I had originally planted creeping phlox in those parts, but it all starved without enough sunlight. I was in need of a creeping groundcover that would soften my wall's edges and grow low enough to not overshadow the tiered plants behind it, but it als... read more


On Jun 6, 2012, john_hosie from Gaithersburg, MD (Zone 6b) wrote:

OK. Both Scottish Moss and its kissing cousin, Irish Moss look neat in the pot. There is no doubt that, in the right environment it looks fantastic. The problems I've had with it are related to getting it to survive. It doesn't do well in lots of sunshine. As others have said, it does great in areas with more shade. This is the usual thing for real moss, so I am not surprised. But the thing that is a real problem with it is its roots. They weave around eachother, forming a dense mat. Not bad in the ground, but I was trying to use it in bonsai pots. The roots so dominate the pot that they choke out everything else. In a bonsai pot, where there really isn't a lot of space for roots to start with, this smothers the trees and kills them. Happened with about a dozen Japanese Maples this winter... read more


On Jul 10, 2010, aksmith from Hayward, CA wrote:

Underplanted this around rose bushes, looks very pretty with fallen petals on it. Creeps quite rapidly especially with frequent (every other day) watering.
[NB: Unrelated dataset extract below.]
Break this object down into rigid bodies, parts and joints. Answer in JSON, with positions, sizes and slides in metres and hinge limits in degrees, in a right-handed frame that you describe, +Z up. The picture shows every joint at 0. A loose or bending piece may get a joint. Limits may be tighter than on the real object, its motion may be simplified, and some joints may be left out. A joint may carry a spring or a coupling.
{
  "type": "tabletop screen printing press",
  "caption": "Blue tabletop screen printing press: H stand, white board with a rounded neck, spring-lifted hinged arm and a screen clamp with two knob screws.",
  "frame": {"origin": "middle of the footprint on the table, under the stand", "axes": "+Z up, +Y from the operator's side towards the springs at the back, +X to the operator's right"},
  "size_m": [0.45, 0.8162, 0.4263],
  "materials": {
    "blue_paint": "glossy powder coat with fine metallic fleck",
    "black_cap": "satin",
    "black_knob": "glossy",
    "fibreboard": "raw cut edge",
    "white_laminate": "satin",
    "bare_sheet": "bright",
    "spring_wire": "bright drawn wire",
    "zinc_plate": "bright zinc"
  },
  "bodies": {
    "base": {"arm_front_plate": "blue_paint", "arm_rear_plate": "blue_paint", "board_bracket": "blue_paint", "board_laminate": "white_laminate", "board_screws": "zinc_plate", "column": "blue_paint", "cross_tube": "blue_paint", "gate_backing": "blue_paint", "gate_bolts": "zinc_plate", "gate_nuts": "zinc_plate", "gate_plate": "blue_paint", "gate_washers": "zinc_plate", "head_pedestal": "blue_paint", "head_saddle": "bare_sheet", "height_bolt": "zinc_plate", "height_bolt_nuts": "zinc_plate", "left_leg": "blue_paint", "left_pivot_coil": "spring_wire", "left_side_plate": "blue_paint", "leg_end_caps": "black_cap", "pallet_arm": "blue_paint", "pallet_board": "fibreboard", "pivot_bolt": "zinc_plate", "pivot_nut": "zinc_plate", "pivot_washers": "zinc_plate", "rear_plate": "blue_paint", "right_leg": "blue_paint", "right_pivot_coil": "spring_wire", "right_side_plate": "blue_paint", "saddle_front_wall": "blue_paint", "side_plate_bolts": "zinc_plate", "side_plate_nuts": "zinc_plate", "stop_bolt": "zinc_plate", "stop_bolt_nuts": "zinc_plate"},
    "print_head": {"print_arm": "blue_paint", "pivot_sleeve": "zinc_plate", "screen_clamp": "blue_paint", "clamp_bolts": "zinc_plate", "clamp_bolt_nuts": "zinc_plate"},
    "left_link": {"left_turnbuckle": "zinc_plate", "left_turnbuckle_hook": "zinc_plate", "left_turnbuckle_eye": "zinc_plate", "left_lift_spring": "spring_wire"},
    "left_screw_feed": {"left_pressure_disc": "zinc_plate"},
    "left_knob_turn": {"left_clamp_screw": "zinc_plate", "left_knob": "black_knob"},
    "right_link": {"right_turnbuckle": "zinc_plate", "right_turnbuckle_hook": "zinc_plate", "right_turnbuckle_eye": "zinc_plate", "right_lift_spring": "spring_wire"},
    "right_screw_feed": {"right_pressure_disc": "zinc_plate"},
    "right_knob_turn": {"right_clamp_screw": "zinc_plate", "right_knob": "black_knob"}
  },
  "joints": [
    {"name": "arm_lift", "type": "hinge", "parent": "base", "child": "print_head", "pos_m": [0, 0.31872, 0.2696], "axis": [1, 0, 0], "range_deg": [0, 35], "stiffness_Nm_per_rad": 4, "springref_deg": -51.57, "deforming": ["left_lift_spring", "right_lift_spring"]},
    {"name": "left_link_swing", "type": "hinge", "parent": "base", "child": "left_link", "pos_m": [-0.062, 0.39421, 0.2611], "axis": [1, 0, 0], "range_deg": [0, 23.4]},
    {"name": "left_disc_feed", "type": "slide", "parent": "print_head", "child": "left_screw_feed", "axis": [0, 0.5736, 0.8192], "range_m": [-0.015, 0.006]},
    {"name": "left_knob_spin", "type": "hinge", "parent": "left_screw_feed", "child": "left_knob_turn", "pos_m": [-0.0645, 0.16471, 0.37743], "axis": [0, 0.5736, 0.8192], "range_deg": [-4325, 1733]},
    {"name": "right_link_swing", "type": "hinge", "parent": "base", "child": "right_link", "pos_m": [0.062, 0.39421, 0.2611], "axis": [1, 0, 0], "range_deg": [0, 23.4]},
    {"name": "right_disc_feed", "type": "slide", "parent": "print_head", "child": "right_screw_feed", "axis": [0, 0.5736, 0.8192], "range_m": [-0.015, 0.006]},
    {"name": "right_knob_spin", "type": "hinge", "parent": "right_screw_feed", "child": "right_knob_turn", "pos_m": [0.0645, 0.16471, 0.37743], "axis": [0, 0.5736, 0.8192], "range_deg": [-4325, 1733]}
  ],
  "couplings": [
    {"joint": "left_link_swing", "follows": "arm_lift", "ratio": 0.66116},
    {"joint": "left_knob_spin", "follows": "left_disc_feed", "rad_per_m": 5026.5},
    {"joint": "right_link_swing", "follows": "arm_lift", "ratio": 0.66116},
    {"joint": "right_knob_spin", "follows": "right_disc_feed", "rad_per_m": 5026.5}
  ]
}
Here in northern California, it doesn't seem to like all-day sun. It does well in the area I planted which gets afternoon shade, but not further down the path where it gets 8 hours of summer sun a day.


On Feb 7, 2007, Bellisgirl from Spokane, WA wrote:

Ive had this plant for about four years. Definantly brightens up any spot; love it! Mine is in partial shade and can handle a fair amound of drought. It forms a dense carpet of gorgeous neon-golden foliage. Is a slow-creeper. Has tiny white flowers in the spring. Ive found many slugs hinding out in it, but they dont seem to be actually eating it. By the way, it helps to make sure that there are absolutely no weeds growing in the spot before you plant it; its very difficult to pull them out from the groundcover.
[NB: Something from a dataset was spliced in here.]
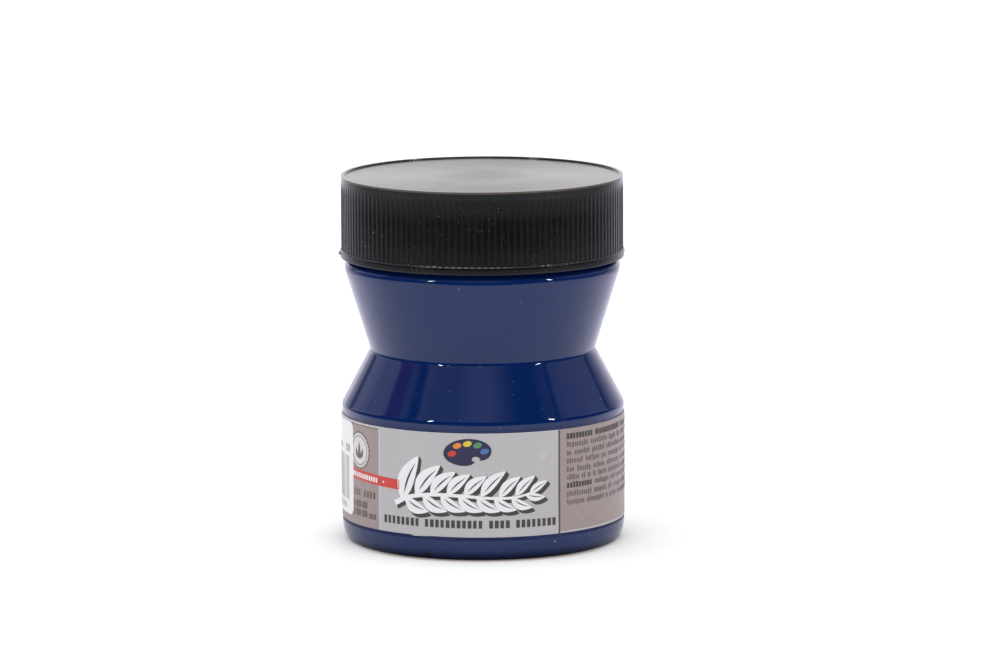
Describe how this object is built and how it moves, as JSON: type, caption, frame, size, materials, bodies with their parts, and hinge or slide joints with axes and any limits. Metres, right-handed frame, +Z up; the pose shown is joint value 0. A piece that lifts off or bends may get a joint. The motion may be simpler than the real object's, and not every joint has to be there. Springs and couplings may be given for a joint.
{
  "type": "paint jar",
  "caption": "Waisted clear plastic paint jar with a threaded neck, blue acrylic paint inside, a ribbed black screw lid with a sealing liner, a wrap label and a barcode sticker.",
  "frame": {"origin": "centre of the foot ring, on the plane the jar stands on", "axes": "+Z up along the jar's axis; -Y is the front, where the middle of the label's front panel faces; +X is to the right seen from the front"},
  "size_m": [0.0662, 0.0662, 0.0852],
  "materials": {
    "clear_plastic": "clear, glossy, smooth",
    "blue_paint": "wet, glossy deep blue acrylic paint",
    "black_plastic": "satin black moulded plastic",
    "liner_foam": "white foamed sealing wad",
    "label_film": "silver-grey printed film with taupe side panels",
    "sticker_paper": "white matt paper sticker"
  },
  "bodies": {
    "jar": {"jar_body": "clear_plastic", "paint_fill": "blue_paint", "wrap_label": "label_film", "barcode_sticker": "sticker_paper"},
    "liner": {"lid_liner": "liner_foam"},
    "lid": {"screw_lid": "black_plastic"}
  },
  "joints": [
    {"name": "lid_lift", "type": "slide", "parent": "jar", "child": "liner", "axis": [0, 0, 1], "range_m": [0, 0.0191]},
    {"name": "lid_turn", "type": "hinge", "parent": "liner", "child": "lid", "pos_m": [0, 0, 0.08215], "axis": [0, 0, 1], "range_deg": [0, 1620]}
  ],
  "couplings": [
    {"joint": "lid_lift", "follows": "lid_turn", "m_per_rad": 0.00067376}
  ]
}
On Apr 4, 2006, Ally_UT from Central, UT (Zone 5b) wrote:

This plant needs more shade here in Utah and regular irrigation to do well. The chartreuse color is lovely in the partly shaded areas of the garden and glows against the Black mondo grass, Daphne and Acer palmatum 'Sango Kaku' that it is planted near. It handles our alkaline soil and city water quite well.


On Sep 6, 2005, ineedacupoftea from Denver, CO wrote:

See the species' entry.
Also takes alkaline soil (pH 8+) and amended clay as well. Very dividable for ground-covering. Stands out better than the species and works well for brighter-color landscapes.
Try growing it around some red things or black things (Cannas, Ophiopogon or black viola) and contrasting bulbs (Scilla, small Frittilaria or best: Saffron) to make your individual flowers appear prettier than they really are! Same goes for that favorite rock that you picked up on a hike, which everyone else thinks is some sort of construction debris in your garden.


On Aug 24, 2003, City_Sylvia from Dallas, TX wrote:

My Scotch Moss has small chartreuse flowers in early spring. It can handle a lot of sun, dries up if left without water, but returns in early spring. It transplants easily and the clumps spread quickly.


On May 5, 2002, naturepatch from Morris, IL (Zone 5b) wrote:

I purchased it for a groundcover in a fairy garden with miniature roses. Forms a neat, soft carpet of chartreuse green. No particular problems.